What do you mean by Overfitting and Underfitting algorithms?

  • Overfitting and Underfitting are responsible for poor performance.
  • Overfitting gives a good performance on the trained data, poor generalization to other data.
  • Underfitting gives poor performance on the training data and good generalization to other data

In the context of machine learning, overfitting and underfitting are two common issues that occur when training a model:

  1. Overfitting: Overfitting occurs when a model learns to perform well on the training data but fails to generalize to unseen data. In other words, the model captures noise or random fluctuations in the training data as if they were meaningful patterns. This often happens when the model is too complex relative to the amount and quality of the training data.
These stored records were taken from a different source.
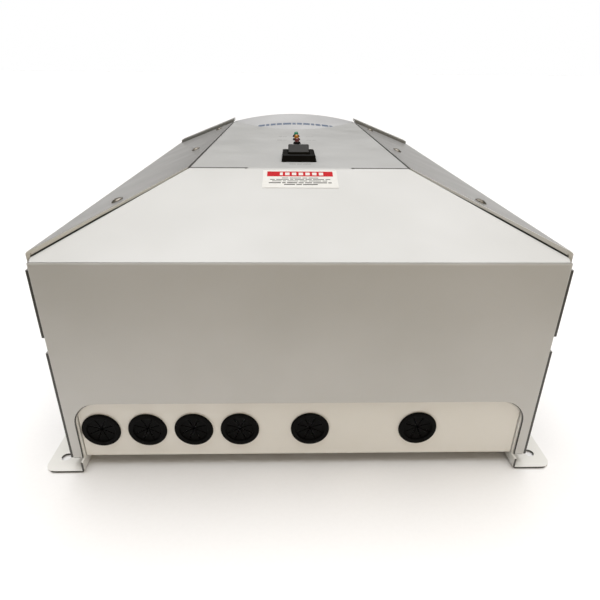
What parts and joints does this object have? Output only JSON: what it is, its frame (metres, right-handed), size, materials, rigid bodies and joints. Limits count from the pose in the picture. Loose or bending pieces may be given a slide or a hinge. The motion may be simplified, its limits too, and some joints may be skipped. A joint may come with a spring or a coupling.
{
  "type": "string inverter",
  "caption": "Wall-mounted string inverter: tapered sheet-metal enclosure on two flanged rails, cable grommets at one end, rocker switch and indicator lamps on top.",
  "frame": {"origin": "in the wall plane, under the middle of the enclosure", "axes": "+Z out of the wall, -Y towards the cable-entry end, X across the width"},
  "size_m": [0.461, 0.602, 0.2565],
  "materials": {
    "white_coat": "smooth white powder coat",
    "side_coat": "light grey powder coat",
    "zinc_sheet": "galvanised sheet",
    "crest_plastic": "moulded gloss plastic",
    "plated_screws": "nickel plated",
    "grommet_rubber": "moulded rubber",
    "switch_plastic": "moulded nylon",
    "paddle_plastic": "moulded nylon, fine texture",
    "terminal_brass": "drawn brass",
    "lamp_red_plastic": "diffused epoxy",
    "lamp_amber_plastic": "diffused epoxy",
    "lamp_green_plastic": "diffused epoxy",
    "label_film": "printed vinyl",
    "sink_aluminium": "mill-finish extrusion",
    "board_laminate": "solder mask over glass-epoxy laminate",
    "capacitor_sleeve": "shrink sleeve",
    "epoxy_black": "moulded epoxy",
    "choke_steel": "varnished laminations",
    "terminal_plastic": "moulded nylon",
    "fuse_ceramic": "glazed tube",
    "guard_wire": "bright plated wire"
  },
  "bodies": {
    "enclosure": {"ac_terminal_block": "terminal_plastic", "badge_crest": "crest_plastic", "board_screws": "plated_screws", "board_standoffs": "plated_screws", "boost_choke_left": "epoxy_black", "boost_choke_right": "epoxy_black", "cable_entry_plate": "white_coat", "cable_grommet_1": "grommet_rubber", "cable_grommet_2": "grommet_rubber", "cable_grommet_3": "grommet_rubber", "cable_grommet_4": "grommet_rubber", "cable_grommet_5": "grommet_rubber", "cable_grommet_6": "grommet_rubber", "chassis_pan": "zinc_sheet", "control_board": "board_laminate", "dc_link_capacitors": "capacitor_sleeve", "dc_terminal_block": "terminal_plastic", "facet_screws": "plated_screws", "fan_frame": "switch_plastic", "fan_guard": "guard_wire", "fan_screws": "plated_screws", "filter_capacitors": "terminal_plastic", "floor_screws": "plated_screws", "front_cover": "white_coat", "fuse_holders": "epoxy_black", "fuses": "fuse_ceramic", "ground_bar": "terminal_brass", "heat_sink": "sink_aluminium", "indicator_board": "board_laminate", "indicator_posts": "plated_screws", "lamp_amber": "lamp_amber_plastic", "lamp_green": "lamp_green_plastic", "lamp_holders": "switch_plastic", "lamp_red": "lamp_red_plastic", "mounting_rail_left": "white_coat", "mounting_rail_right": "white_coat", "output_choke": "choke_steel", "power_board": "board_laminate", "power_transistors": "epoxy_black", "rail_screws": "plated_screws", "rear_band_left": "side_coat", "rear_band_right": "side_coat", "rear_end_plate": "side_coat", "relays": "terminal_plastic", "rocker_bezel": "switch_plastic", "seam_rail_left": "zinc_sheet", "seam_rail_right": "zinc_sheet", "side_cover_left": "side_coat", "side_cover_right": "side_coat", "slope_label": "label_film", "switch_terminals": "terminal_brass", "terminal_rails": "zinc_sheet", "terminal_screws": "plated_screws", "transistor_clamps": "zinc_sheet"},
    "rocker": {"rocker_paddle": "paddle_plastic"},
    "fan_wheel": {"fan_rotor": "switch_plastic"}
  },
  "joints": [
    {"name": "rocker_tilt", "type": "hinge", "parent": "enclosure", "child": "rocker", "pos_m": [0, -0.1005, 0.245], "axis": [-1, 0, 0], "range_deg": [0, 20]},
    {"name": "fan_spin", "type": "hinge", "parent": "enclosure", "child": "fan_wheel", "pos_m": [0, 0.265, 0.063], "axis": [0, 1, 0], "continuous": true}
  ]
}
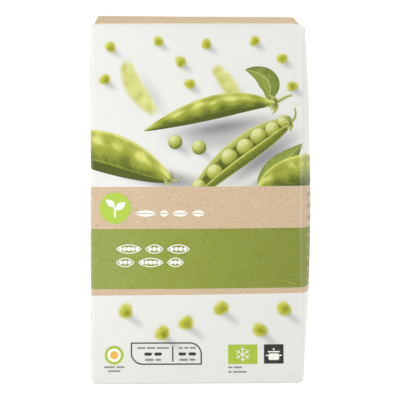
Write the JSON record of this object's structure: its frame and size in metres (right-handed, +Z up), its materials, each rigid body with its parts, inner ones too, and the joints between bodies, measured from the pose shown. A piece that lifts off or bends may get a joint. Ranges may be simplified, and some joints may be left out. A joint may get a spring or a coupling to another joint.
{
  "type": "frozen vegetable carton",
  "caption": "Shut upright folding carton for frozen garden peas, its panels swollen by the contents, with glued end flaps folded over at top and bottom.",
  "frame": {"origin": "below the middle of the whole carton, on the surface that it stands on", "axes": "+Z up along the carton's height, +Y from the front panel to the back panel, +X to the right seen from the front"},
  "size_m": [0.12, 0.0486, 0.1974],
  "materials": {
    "printed_board": "coated folding board printed with fields of white, kraft brown and leaf green, with a low satin sheen and pale worn folds",
    "kraft_board": "matte kraft brown board with fine fibres and specks",
    "white_board": "plain coated white board"
  },
  "bodies": {
    "root": {"carton_body": "printed_board", "top_outer_flap": "kraft_board", "top_inner_flap": "white_board", "bottom_outer_flap": "kraft_board", "bottom_inner_flap": "white_board"}
  },
  "joints": []
}
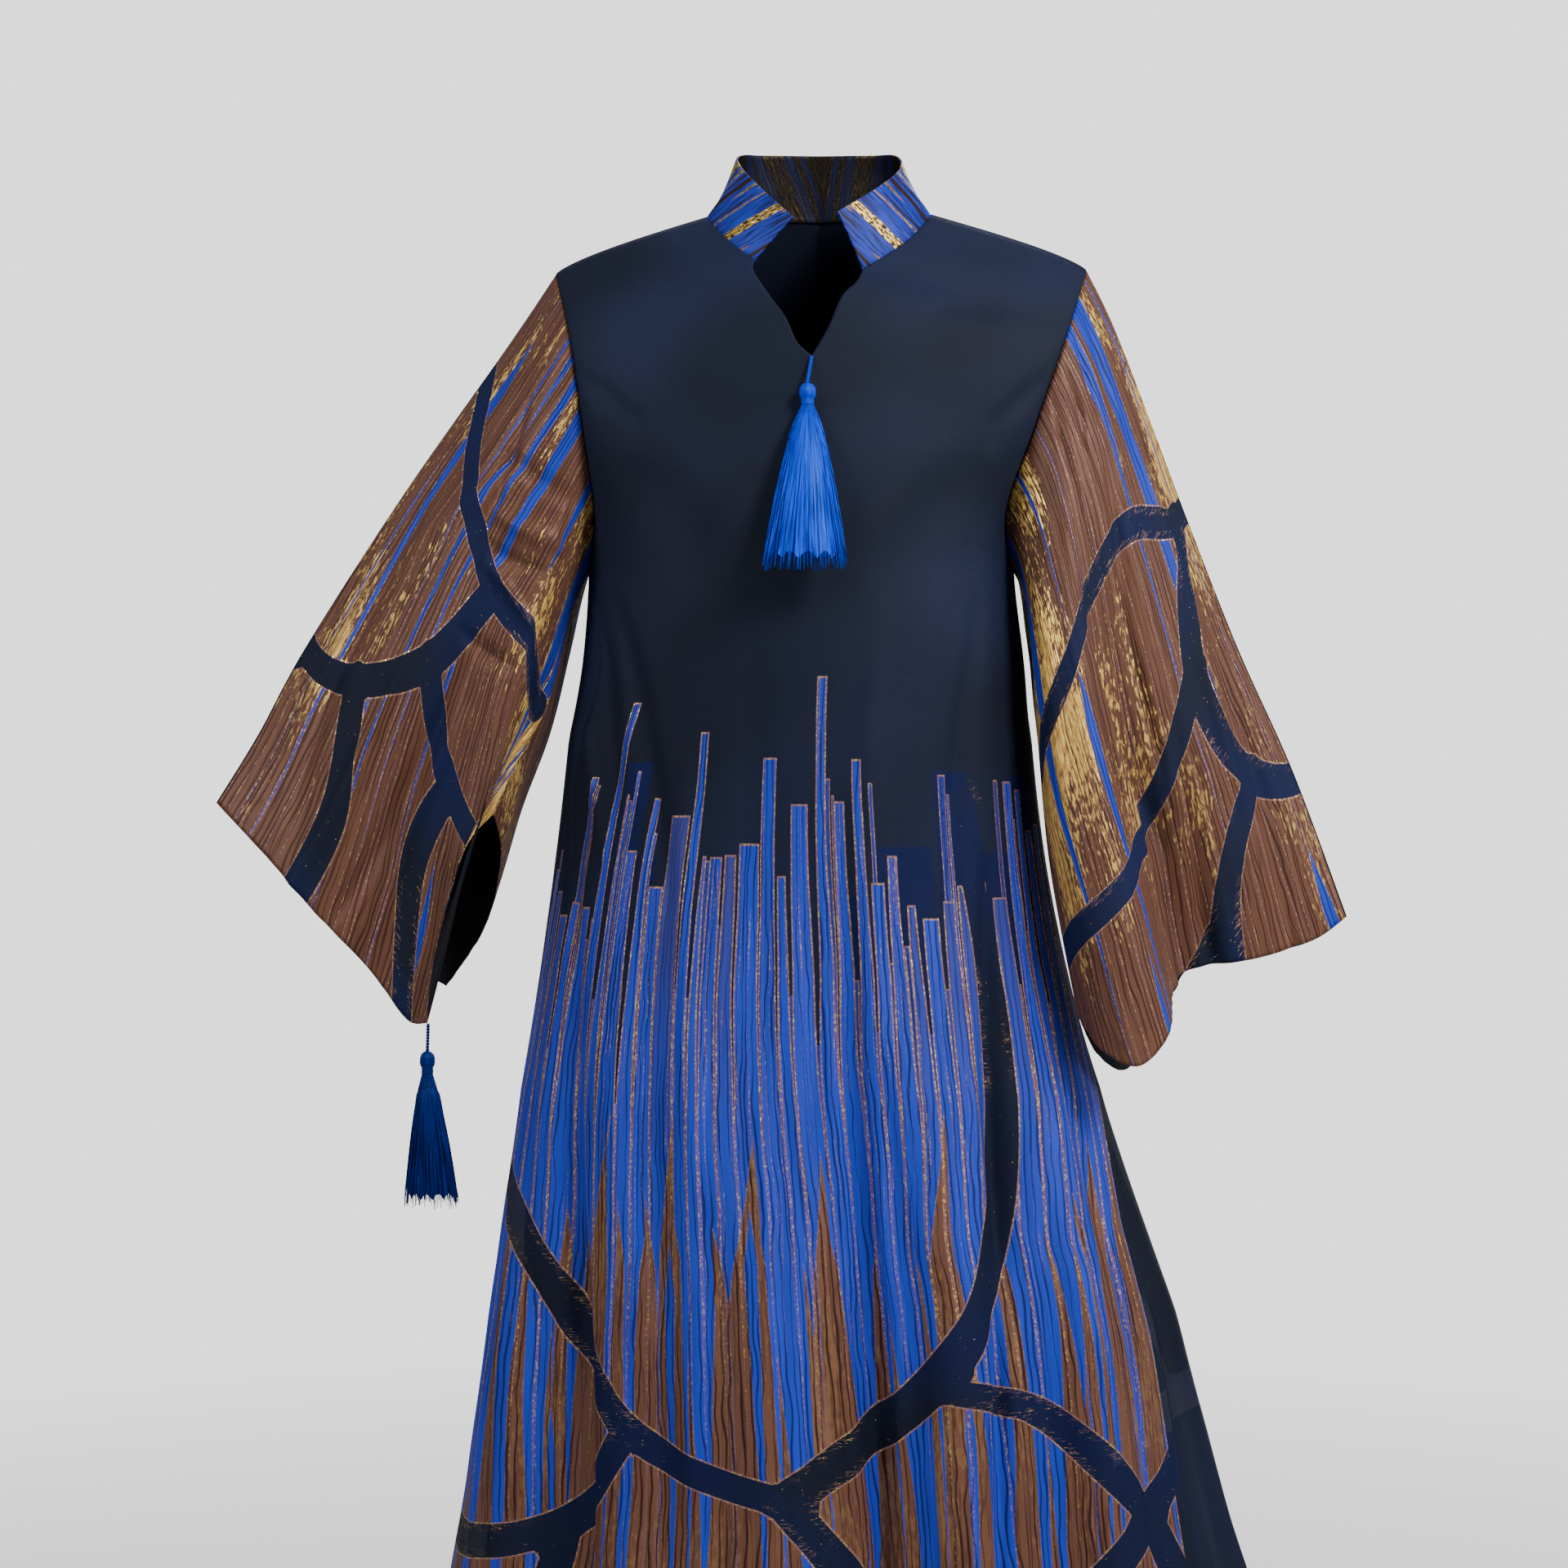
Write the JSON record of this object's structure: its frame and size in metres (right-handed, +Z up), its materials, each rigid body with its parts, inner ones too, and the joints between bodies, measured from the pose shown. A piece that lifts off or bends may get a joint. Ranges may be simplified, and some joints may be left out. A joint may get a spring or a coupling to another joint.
{
  "type": "abaya",
  "caption": "Floor-length A-line abaya in worn form, with a stand collar, V neck, wide pointed bell sleeves and hanging thread tassels.",
  "frame": {"origin": "where the wearer's shoulders carry the garment: between the neck ends of the two shoulder seams, in the plane of those seams", "axes": "+Z up the body, the front faces -Y, +X to the right of someone who looks at the front"},
  "size_m": [0.9161, 0.5359, 1.4928],
  "materials": {
    "front_cloth": "black-navy organza bodice that turns into crinkled blue and bronze jacquard with a metallic thread",
    "back_cloth": "sheer black-navy organza with the same jacquard in the middle",
    "sleeve_cloth": "bronze and blue jacquard with gold metallic thread, black inside",
    "collar_cloth": "blue jacquard with slanting gold stripes, interfaced",
    "lining": "smooth black satin",
    "tassel_thread": "bright blue rayon thread"
  },
  "bodies": {
    "root": {"front_panel": "front_cloth", "back_panel": "back_cloth", "sleeve_left_front": "sleeve_cloth", "sleeve_left_back": "sleeve_cloth", "sleeve_right_front": "sleeve_cloth", "sleeve_right_back": "sleeve_cloth", "stand_collar": "collar_cloth", "lining_slip": "lining", "chest_tassel": "tassel_thread", "chest_tassel_cord": "tassel_thread", "sleeve_tassel": "tassel_thread", "sleeve_tassel_cord": "tassel_thread"}
  },
  "joints": []
}
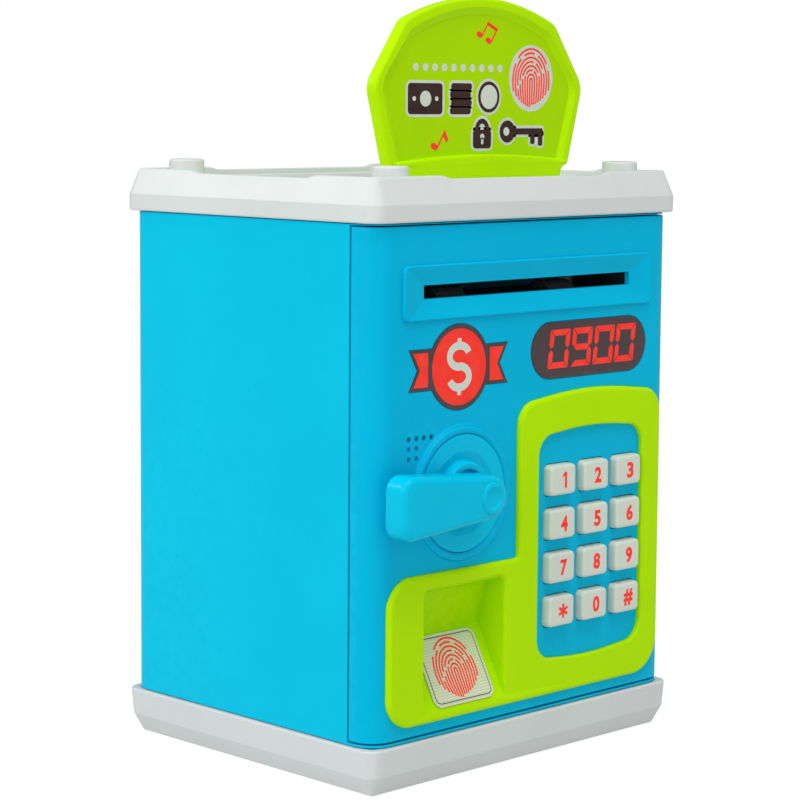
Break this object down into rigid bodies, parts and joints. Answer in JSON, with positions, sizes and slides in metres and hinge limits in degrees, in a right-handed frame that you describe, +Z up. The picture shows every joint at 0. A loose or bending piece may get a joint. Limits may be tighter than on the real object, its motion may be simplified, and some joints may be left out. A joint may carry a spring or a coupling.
{
  "type": "toy safe savings bank",
  "caption": "Toy cash-machine savings bank: box with hinged keypad door, lever latch, powered note slot, coin slot in the lid and a sign on top.",
  "frame": {"origin": "centre of the flat underside of the base tray", "axes": "+Z up; the door faces -Y; +X is to the right of someone facing the door, where its hinge is"},
  "size_m": [0.143, 0.1332, 0.246],
  "materials": {
    "blue_plastic": "semi-gloss moulded plastic",
    "white_plastic": "satin moulded plastic",
    "lime_plastic": "semi-gloss moulded plastic",
    "key_plastic": "satin moulded plastic with printed numerals",
    "dark_plastic": "matt moulded plastic",
    "label_dark": "printed label",
    "label_red": "printed label",
    "label_sage": "printed label",
    "rubber": "matt rubber",
    "board_green": "solder-masked board",
    "gear_cream": "satin acetal",
    "steel": "plated steel",
    "battery_wrap": "shrink-wrapped cell"
  },
  "bodies": {
    "case": {"casing": "blue_plastic", "base_tray": "white_plastic", "top_cap": "white_plastic", "topper_sign": "lime_plastic", "base_screw_1": "steel", "base_screw_2": "steel", "base_screw_3": "steel", "base_screw_4": "steel", "hinge_pin_lower": "steel", "hinge_pin_upper": "steel"},
    "door": {"front_door": "blue_plastic", "control_panel": "lime_plastic", "display_label": "label_dark", "badge_label": "label_red", "scanner_label": "label_sage", "keypad_mat": "rubber", "keypad_board": "board_green", "main_board": "board_green", "speaker": "dark_plastic", "back_cover": "white_plastic", "battery_cover": "white_plastic", "battery_1": "battery_wrap", "battery_2": "battery_wrap", "battery_3": "battery_wrap", "cover_screw_1": "steel", "cover_screw_2": "steel", "cover_screw_3": "steel", "cover_screw_4": "steel", "note_guide": "dark_plastic", "feed_motor": "steel", "lock_solenoid": "dark_plastic"},
    "handle": {"handle_lever": "blue_plastic", "handle_cap": "blue_plastic", "handle_screw": "steel", "dial_disc": "blue_plastic", "latch_cam": "dark_plastic"},
    "latch_bolt": {"latch_bolt": "steel"},
    "lock_plunger": {"lock_plunger": "steel"},
    "feed_rollers": {"feed_shaft": "steel", "feed_gear": "gear_cream", "feed_roller_left": "rubber", "feed_roller_right": "rubber"},
    "pressure_rollers": {"pressure_shaft": "steel", "pressure_roller_left": "rubber", "pressure_roller_right": "rubber"},
    "motor_pinion": {"motor_pinion": "gear_cream"},
    "key_1": {"key_1": "key_plastic"},
    "key_2": {"key_2": "key_plastic"},
    "key_3": {"key_3": "key_plastic"},
    "key_4": {"key_4": "key_plastic"},
    "key_5": {"key_5": "key_plastic"},
    "key_6": {"key_6": "key_plastic"},
    "key_7": {"key_7": "key_plastic"},
    "key_8": {"key_8": "key_plastic"},
    "key_9": {"key_9": "key_plastic"},
    "key_star": {"key_star": "key_plastic"},
    "key_0": {"key_0": "key_plastic"},
    "key_hash": {"key_hash": "key_plastic"}
  },
  "joints": [
    {"name": "door_hinge", "type": "hinge", "parent": "case", "child": "door", "pos_m": [0.062, -0.0505, 0.095], "axis": [0, 0, 1], "range_deg": [0, 95]},
    {"name": "handle_turn", "type": "hinge", "parent": "door", "child": "handle", "pos_m": [-0.032, -0.0585, 0.091], "axis": [0, -1, 0], "range_deg": [0, 90]},
    {"name": "latch_bolt_slide", "type": "slide", "parent": "door", "child": "latch_bolt", "axis": [1, 0, 0], "range_m": [0, 0.00595]},
    {"name": "lock_plunger_slide", "type": "slide", "parent": "door", "child": "lock_plunger", "axis": [0, 0, -1], "range_m": [-0.0025, 0]},
    {"name": "feed_roller_spin", "type": "hinge", "parent": "door", "child": "feed_rollers", "pos_m": [0, -0.043, 0.1484], "axis": [1, 0, 0], "continuous": true},
    {"name": "pressure_roller_spin", "type": "hinge", "parent": "door", "child": "pressure_rollers", "pos_m": [0, -0.043, 0.1588], "axis": [1, 0, 0], "continuous": true},
    {"name": "motor_pinion_spin", "type": "hinge", "parent": "door", "child": "motor_pinion", "pos_m": [-0.0555, -0.043, 0.13496], "axis": [1, 0, 0], "continuous": true},
    {"name": "key_1_press", "type": "slide", "parent": "door", "child": "key_1", "axis": [0, 1, 0], "range_m": [0, 0.0012], "stiffness_N_per_m": 400},
    {"name": "key_2_press", "type": "slide", "parent": "door", "child": "key_2", "axis": [0, 1, 0], "range_m": [0, 0.0012], "stiffness_N_per_m": 400},
    {"name": "key_3_press", "type": "slide", "parent": "door", "child": "key_3", "axis": [0, 1, 0], "range_m": [0, 0.0012], "stiffness_N_per_m": 400},
    {"name": "key_4_press", "type": "slide", "parent": "door", "child": "key_4", "axis": [0, 1, 0], "range_m": [0, 0.0012], "stiffness_N_per_m": 400},
    {"name": "key_5_press", "type": "slide", "parent": "door", "child": "key_5", "axis": [0, 1, 0], "range_m": [0, 0.0012], "stiffness_N_per_m": 400},
    {"name": "key_6_press", "type": "slide", "parent": "door", "child": "key_6", "axis": [0, 1, 0], "range_m": [0, 0.0012], "stiffness_N_per_m": 400},
    {"name": "key_7_press", "type": "slide", "parent": "door", "child": "key_7", "axis": [0, 1, 0], "range_m": [0, 0.0012], "stiffness_N_per_m": 400},
    {"name": "key_8_press", "type": "slide", "parent": "door", "child": "key_8", "axis": [0, 1, 0], "range_m": [0, 0.0012], "stiffness_N_per_m": 400},
    {"name": "key_9_press", "type": "slide", "parent": "door", "child": "key_9", "axis": [0, 1, 0], "range_m": [0, 0.0012], "stiffness_N_per_m": 400},
    {"name": "key_star_press", "type": "slide", "parent": "door", "child": "key_star", "axis": [0, 1, 0], "range_m": [0, 0.0012], "stiffness_N_per_m": 400},
    {"name": "key_0_press", "type": "slide", "parent": "door", "child": "key_0", "axis": [0, 1, 0], "range_m": [0, 0.0012], "stiffness_N_per_m": 400},
    {"name": "key_hash_press", "type": "slide", "parent": "door", "child": "key_hash", "axis": [0, 1, 0], "range_m": [0, 0.0012], "stiffness_N_per_m": 400}
  ],
  "couplings": [
    {"joint": "latch_bolt_slide", "follows": "handle_turn", "m_per_rad": 0.003782},
    {"joint": "pressure_roller_spin", "follows": "feed_roller_spin", "ratio": -1.5},
    {"joint": "motor_pinion_spin", "follows": "feed_roller_spin", "ratio": -2.5}
  ]
}
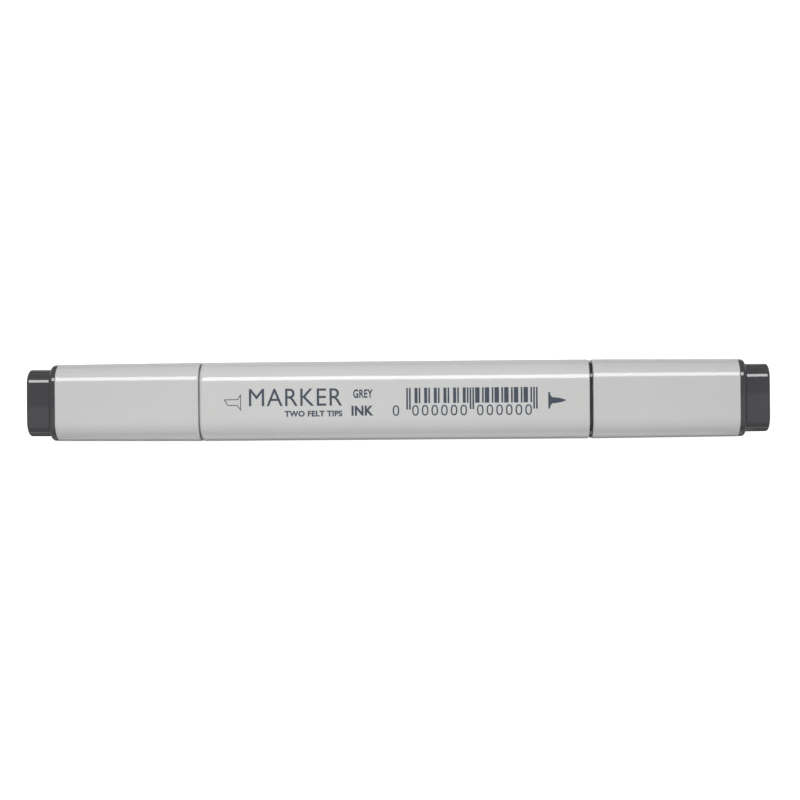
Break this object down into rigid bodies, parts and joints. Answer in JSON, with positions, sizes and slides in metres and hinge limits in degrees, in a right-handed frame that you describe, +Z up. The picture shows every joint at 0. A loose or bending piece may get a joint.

Signs of overfitting include excessively high accuracy on the training data but poor performance on validation or test data.
  2. Underfitting: Underfitting, on the other hand, occurs when a model is too simple to capture the underlying structure of the data. In this case, the model fails to learn the relationships present in the training data and performs poorly not only on the training data but also on unseen data. Signs of underfitting include low accuracy on both the training and validation/test data.

To address these issues:

  • Overfitting: Techniques to combat overfitting include using simpler models, reducing the complexity of the current model (e.g., by reducing the number of parameters or adding regularization techniques such as L1 or L2 regularization), increasing the amount of training data, or using techniques like dropout or data augmentation.
  • Underfitting: To mitigate underfitting, you might need to use a more complex model, increase the number of features used in the model, or gather more relevant training data.

The goal in machine learning is to strike a balance between overfitting and underfitting, achieving a model that generalizes well to unseen data without sacrificing performance on the training data. Regularization techniques, cross-validation, and careful hyperparameter tuning are often employed to achieve this balance.